Write the records out again, keeping each line exactly as it is.

### MATERIAL FOR THE TASK
---

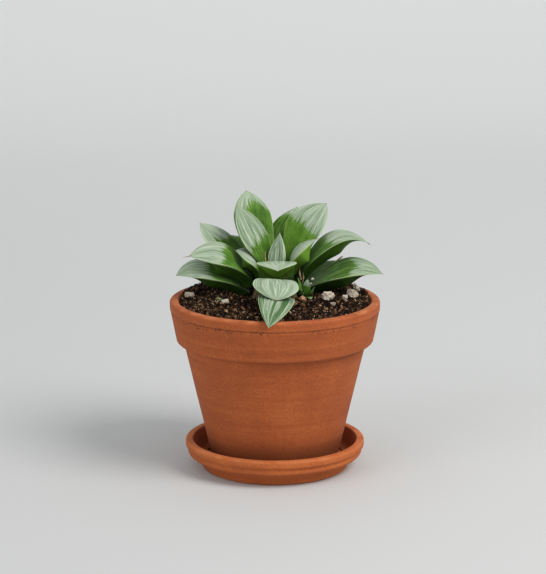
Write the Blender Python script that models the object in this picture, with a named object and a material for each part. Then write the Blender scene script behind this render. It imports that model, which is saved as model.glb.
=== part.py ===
"""Potted haworthia: a succulent rosette in a clay pot that stands on a clay saucer.

Metres, +Z up. The origin is the middle of the saucer's flat underside, and -Y is the front.
Each object is one separate piece: saucer, pot, soil, stem, leaves, offset leaves and pumice stones.
"""

import math

import bmesh
import bpy
from mathutils import Matrix, Vector

MM = 0.001

# Driving dimensions
RIM_RADIUS = 0.0550
POT_HEIGHT = 0.0856
POT_FOOT_RADIUS = 0.0333
POT_NECK_RADIUS = 0.0478
COLLAR_HEIGHT = 0.0223
POT_WALL = 0.0045
POT_FLOOR = 0.0055
DRAIN_RADIUS = 0.0065
SAUCER_RADIUS = 0.0472
SAUCER_FOOT_RADIUS = 0.0388
SAUCER_HEIGHT = 0.0148
SAUCER_FLOOR = 0.0038
GAP = 0.0003

# Heights that follow from them
POT_FOOT_Z = SAUCER_FLOOR + GAP
RIM_Z = POT_FOOT_Z + POT_HEIGHT
COLLAR_Z = RIM_Z - COLLAR_HEIGHT

TURN_STEPS = 72

CLAY = (0.45, 0.13, 0.045)
SOIL_BROWN = (0.035, 0.018, 0.010)
PUMICE_GREY = (0.55, 0.50, 0.43)
LEAF_GREEN = (0.10, 0.24, 0.05)
STEM_GREEN = (0.20, 0.28, 0.08)

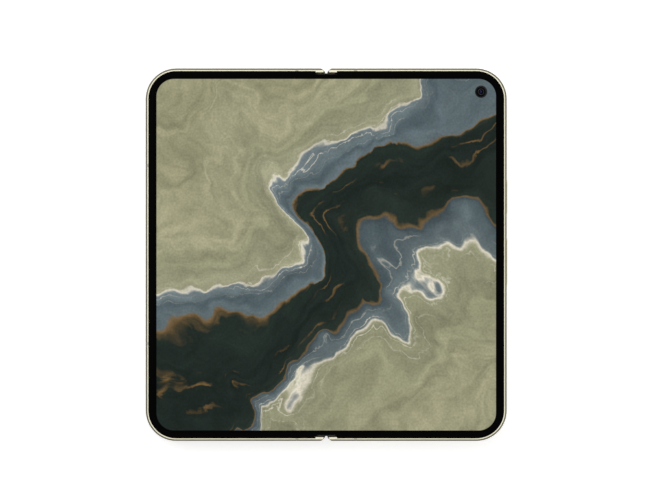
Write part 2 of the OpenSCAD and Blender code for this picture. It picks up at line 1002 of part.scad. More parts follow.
module left_screen() {
    color([0.35, 0.38, 0.33])
        across()
            lift(panel_b)
                linear_extrude(panel_t)
                    screen_outline(bend_w);
}

module left_bend() {
    color([0.35, 0.38, 0.33]) across() half_bend();
}

module cover_plate() {
    color([0.5, 0.5, 0.5]) across() half_plate();
}

module cover_antenna_breaks() {
    color([0.68, 0.66, 0.58])
        across()
            lift() {
                edge_breaks() wall_section();
                side_breaks() wall_section();
            }
}

module cover_arms() {
    color([0.62, 0.63, 0.65]) across() half_arms(mesh_angle + tooth_pitch / 2);
}

module cover_arm_screws() {
    color([0.35, 0.35, 0.36]) across() half_arm_screws();
}

module cover_wing_plate() {
    color([0.55, 0.56, 0.58]) across() half_wing();
}

module cover_flex() {
    color([0.45, 0.27, 0.08]) across() half_flex();
}

// Between the battery and the top speaker
module cover_board() {
    low_y = battery_low + battery_l + cover_board_rise;
    high_y = half_l - ledge_w - speaker_wall_gap - speaker_l - cover_board_gap;
    color([0.07, 0.22, 0.14])
        across()
            lift(board_b)
                translate([battery_x - battery_w / 2, low_y, 0])
                    cube([battery_w, high_y - low_y, board_t]);
}

module cover_battery() {
    color([0.16, 0.16, 0.17])
        across()
            lift(cover_bay_b + play)
                linear_extrude(web_b - cover_bay_b - 0.2)
                    translate([battery_x, battery_y])
                        rounded(battery_w, battery_l, 2);
}

module top_speaker() {
    color([0.13, 0.13, 0.14])
        across()
            lift(cover_bay_b)
                translate([speaker_x, half_l - ledge_w - speaker_wall_gap - speaker_l, 0])
                    cube([speaker_w, speaker_l, web_b - cover_bay_b - 0.15]);
}

module card_tray() {
    card_w = 8.8;
    card_l = 12.3;
    color([0.76, 0.74, 0.66])
        across()
            lift(tray_b)
                translate([tray_x, -half_l, 0])
                    difference() {
                        union() {
                            translate([0, tray_face_t / 2, 0])
                                along_y(tray_face_t) oblong(tray_face_l, tray_face_h);
                            translate([-tray_w / 2, tray_face_t - slit, -tray_t / 2])
                                cube([tray_w, tray_l, tray_t]);
                        }
                        translate([-tray_w / 2 + 1, tray_face_t + tray_l - 1.2 - card_l, -tray_t / 2 + 0.3])
                            cube([card_w, card_l, tray_t]);
                        translate([tray_w / 2 - 1.5, tray_face_t / 2, 0])
                            rotate([90, 0, 0])
                                cylinder(r = 0.45, h = tray_face_t + 1, center = true);
                    }
}

module card_socket() {
    cage_w = tray_w + 2 * key_gap;
    cage_t = tray_t + 2 * key_gap;
    cage_l = tray_l + tray_face_t - ledge_w + 1;
    color([0.7, 0.7, 0.72])
        across()
            lift(tray_b)
                translate([tray_x, -half_l + ledge_w + 0.1, 0])
                    difference() {
                        translate([-cage_w / 2 - cage_wall, 0, -cage_t / 2 - cage_wall])
                            cube([cage_w + 2 * cage_wall, cage_l, web_b - tray_b + cage_t / 2 + cage_wall]);
                        translate([-cage_w / 2, -1, -cage_t / 2])
                            cube([cage_w, cage_l + 1 - cage_wall, cage_t]);
                    }
}

module spine_section(radius) {
    translate([-axis_x, axis_b - radius]) square([2 * axis_x, radius]);
    for (side = [-1, 1])
        translate([side * axis_x, axis_b])
            intersection() {
                circle(radius);
                translate([-radius, -radius]) square([2 * radius, radius]);
            }
}

module spine_cover() {
    color([0.76, 0.73, 0.64])
        lift()
            along_y(2 * (spine_half - cap_t))
                difference() {
                    spine_section(spine_r);
                    spine_section(spine_r - spine_wall);
                    translate([-half_w, side_top_b]) square([open_w, body_t]);
                }
}

module spine_end_caps() {
    cap_x = axis_x + 2;
    color([0.08, 0.08, 0.08])
        lift()
            for (side = [-1, 1])
                translate([0, side * (spine_half - cap_t / 2), 0])
                    along_y(cap_t) {
                        spine_section(spine_r);
                        translate([-cap_x, axis_b - spine_r / 2])
                            square([2 * cap_x, screen_b - axis_b + spine_r / 2 - 0.1]);
                    }
}

// Lugs and base that carry both shafts and the idler gears of one module
module hinge_bracket(y) {
    base_x = axis_x + 1.4;
    lug_ys = [0, last_lug_y];
    translate([0, y - module_l / 2, 0])
        difference() {
            union() {
                translate([0, module_l / 2, 0])
                    along_y(module_l)
                        intersection() {
                            translate([-base_x, 0]) square([2 * base_x, bracket_top_b]);
                            spine_section(spine_r - spine_wall);
                        }
                for (lug = lug_ys)
                    translate([0, lug + lug_t / 2, 0])
                        along_y(lug_t) {
                            for (side = [-1, 1])
                                translate([side * axis_x, axis_b]) circle(barrel_r);
                            translate([-axis_x, bracket_top_b - slit])
                                square([2 * axis_x, axis_b - bracket_top_b]);
                        }
            }
            for (side = [-1, 1])
                translate([side * axis_x, -1, axis_b])
                    rotate([-90, 0, 0]) cylinder(r = shaft_r, h = module_l + 2);
            translate([-2 * pitch_r - 0.1, gear_y - play, bracket_floor_b - 1])
                cube([4 * pitch_r + 0.2, gear_w + 2 * play, body_t]);
            translate([-base_x - 1, gear_y - play, bracket_top_b - 0.2])
                cube([2 * base_x + 2, gear_w + 2 * play, body_t]);
            for (side = [-1, 1])
                translate([side * pitch_r, gear_y - pin_seat, idler_b])
                    rotate([-90, 0, 0]) cylinder(r = pin_r, h = gear_w + 2 * pin_seat);
        }
}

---

### SOLUTION FOR THIS PROBLEM
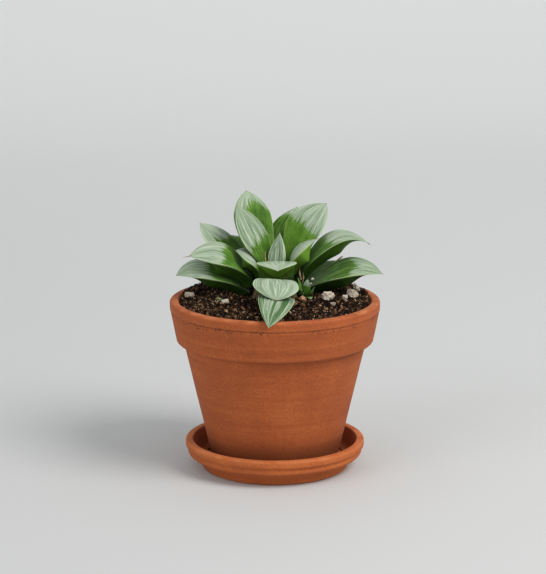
Write the Blender Python script that models the object in this picture, with a named object and a material for each part. Then write the Blender scene script behind this render. It imports that model, which is saved as model.glb.
=== part.py ===
"""Potted haworthia: a succulent rosette in a clay pot that stands on a clay saucer.

Metres, +Z up. The origin is the middle of the saucer's flat underside, and -Y is the front.
Each object is one separate piece: saucer, pot, soil, stem, leaves, offset leaves and pumice stones.
"""

import math

import bmesh
import bpy
from mathutils import Matrix, Vector

MM = 0.001

# Driving dimensions
RIM_RADIUS = 0.0550
POT_HEIGHT = 0.0856
POT_FOOT_RADIUS = 0.0333
POT_NECK_RADIUS = 0.0478
COLLAR_HEIGHT = 0.0223
POT_WALL = 0.0045
POT_FLOOR = 0.0055
DRAIN_RADIUS = 0.0065
SAUCER_RADIUS = 0.0472
SAUCER_FOOT_RADIUS = 0.0388
SAUCER_HEIGHT = 0.0148
SAUCER_FLOOR = 0.0038
GAP = 0.0003

# Heights that follow from them
POT_FOOT_Z = SAUCER_FLOOR + GAP
RIM_Z = POT_FOOT_Z + POT_HEIGHT
COLLAR_Z = RIM_Z - COLLAR_HEIGHT

TURN_STEPS = 72

CLAY = (0.45, 0.13, 0.045)
SOIL_BROWN = (0.035, 0.018, 0.010)
PUMICE_GREY = (0.55, 0.50, 0.43)
LEAF_GREEN = (0.10, 0.24, 0.05)
STEM_GREEN = (0.20, 0.28, 0.08)

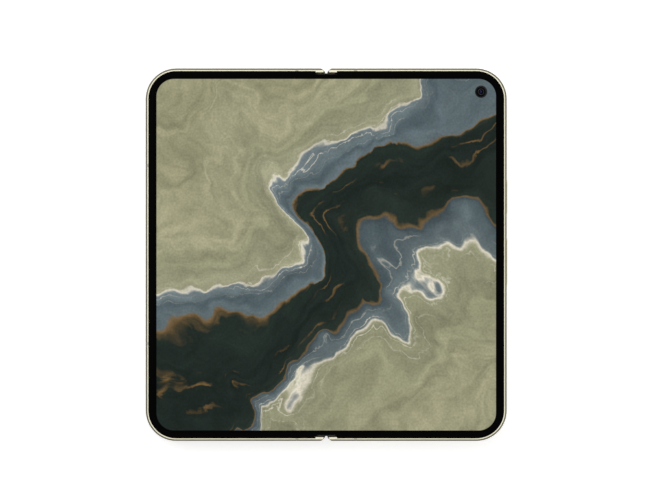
Write part 2 of the OpenSCAD and Blender code for this picture. It picks up at line 1002 of part.scad. More parts follow.
module left_screen() {
    color([0.35, 0.38, 0.33])
        across()
            lift(panel_b)
                linear_extrude(panel_t)
                    screen_outline(bend_w);
}

module left_bend() {
    color([0.35, 0.38, 0.33]) across() half_bend();
}

module cover_plate() {
    color([0.5, 0.5, 0.5]) across() half_plate();
}

module cover_antenna_breaks() {
    color([0.68, 0.66, 0.58])
        across()
            lift() {
                edge_breaks() wall_section();
                side_breaks() wall_section();
            }
}

module cover_arms() {
    color([0.62, 0.63, 0.65]) across() half_arms(mesh_angle + tooth_pitch / 2);
}

module cover_arm_screws() {
    color([0.35, 0.35, 0.36]) across() half_arm_screws();
}

module cover_wing_plate() {
    color([0.55, 0.56, 0.58]) across() half_wing();
}

module cover_flex() {
    color([0.45, 0.27, 0.08]) across() half_flex();
}

// Between the battery and the top speaker
module cover_board() {
    low_y = battery_low + battery_l + cover_board_rise;
    high_y = half_l - ledge_w - speaker_wall_gap - speaker_l - cover_board_gap;
    color([0.07, 0.22, 0.14])
        across()
            lift(board_b)
                translate([battery_x - battery_w / 2, low_y, 0])
                    cube([battery_w, high_y - low_y, board_t]);
}

module cover_battery() {
    color([0.16, 0.16, 0.17])
        across()
            lift(cover_bay_b + play)
                linear_extrude(web_b - cover_bay_b - 0.2)
                    translate([battery_x, battery_y])
                        rounded(battery_w, battery_l, 2);
}

module top_speaker() {
    color([0.13, 0.13, 0.14])
        across()
            lift(cover_bay_b)
                translate([speaker_x, half_l - ledge_w - speaker_wall_gap - speaker_l, 0])
                    cube([speaker_w, speaker_l, web_b - cover_bay_b - 0.15]);
}

module card_tray() {
    card_w = 8.8;
    card_l = 12.3;
    color([0.76, 0.74, 0.66])
        across()
            lift(tray_b)
                translate([tray_x, -half_l, 0])
                    difference() {
                        union() {
                            translate([0, tray_face_t / 2, 0])
                                along_y(tray_face_t) oblong(tray_face_l, tray_face_h);
                            translate([-tray_w / 2, tray_face_t - slit, -tray_t / 2])
                                cube([tray_w, tray_l, tray_t]);
                        }
                        translate([-tray_w / 2 + 1, tray_face_t + tray_l - 1.2 - card_l, -tray_t / 2 + 0.3])
                            cube([card_w, card_l, tray_t]);
                        translate([tray_w / 2 - 1.5, tray_face_t / 2, 0])
                            rotate([90, 0, 0])
                                cylinder(r = 0.45, h = tray_face_t + 1, center = true);
                    }
}

module card_socket() {
    cage_w = tray_w + 2 * key_gap;
    cage_t = tray_t + 2 * key_gap;
    cage_l = tray_l + tray_face_t - ledge_w + 1;
    color([0.7, 0.7, 0.72])
        across()
            lift(tray_b)
                translate([tray_x, -half_l + ledge_w + 0.1, 0])
                    difference() {
                        translate([-cage_w / 2 - cage_wall, 0, -cage_t / 2 - cage_wall])
                            cube([cage_w + 2 * cage_wall, cage_l, web_b - tray_b + cage_t / 2 + cage_wall]);
                        translate([-cage_w / 2, -1, -cage_t / 2])
                            cube([cage_w, cage_l + 1 - cage_wall, cage_t]);
                    }
}

module spine_section(radius) {
    translate([-axis_x, axis_b - radius]) square([2 * axis_x, radius]);
    for (side = [-1, 1])
        translate([side * axis_x, axis_b])
            intersection() {
                circle(radius);
                translate([-radius, -radius]) square([2 * radius, radius]);
            }
}

module spine_cover() {
    color([0.76, 0.73, 0.64])
        lift()
            along_y(2 * (spine_half - cap_t))
                difference() {
                    spine_section(spine_r);
                    spine_section(spine_r - spine_wall);
                    translate([-half_w, side_top_b]) square([open_w, body_t]);
                }
}

module spine_end_caps() {
    cap_x = axis_x + 2;
    color([0.08, 0.08, 0.08])
        lift()
            for (side = [-1, 1])
                translate([0, side * (spine_half - cap_t / 2), 0])
                    along_y(cap_t) {
                        spine_section(spine_r);
                        translate([-cap_x, axis_b - spine_r / 2])
                            square([2 * cap_x, screen_b - axis_b + spine_r / 2 - 0.1]);
                    }
}

// Lugs and base that carry both shafts and the idler gears of one module
module hinge_bracket(y) {
    base_x = axis_x + 1.4;
    lug_ys = [0, last_lug_y];
    translate([0, y - module_l / 2, 0])
        difference() {
            union() {
                translate([0, module_l / 2, 0])
                    along_y(module_l)
                        intersection() {
                            translate([-base_x, 0]) square([2 * base_x, bracket_top_b]);
                            spine_section(spine_r - spine_wall);
                        }
                for (lug = lug_ys)
                    translate([0, lug + lug_t / 2, 0])
                        along_y(lug_t) {
                            for (side = [-1, 1])
                                translate([side * axis_x, axis_b]) circle(barrel_r);
                            translate([-axis_x, bracket_top_b - slit])
                                square([2 * axis_x, axis_b - bracket_top_b]);
                        }
            }
            for (side = [-1, 1])
                translate([side * axis_x, -1, axis_b])
                    rotate([-90, 0, 0]) cylinder(r = shaft_r, h = module_l + 2);
            translate([-2 * pitch_r - 0.1, gear_y - play, bracket_floor_b - 1])
                cube([4 * pitch_r + 0.2, gear_w + 2 * play, body_t]);
            translate([-base_x - 1, gear_y - play, bracket_top_b - 0.2])
                cube([2 * base_x + 2, gear_w + 2 * play, body_t]);
            for (side = [-1, 1])
                translate([side * pitch_r, gear_y - pin_seat, idler_b])
                    rotate([-90, 0, 0]) cylinder(r = pin_r, h = gear_w + 2 * pin_seat);
        }
}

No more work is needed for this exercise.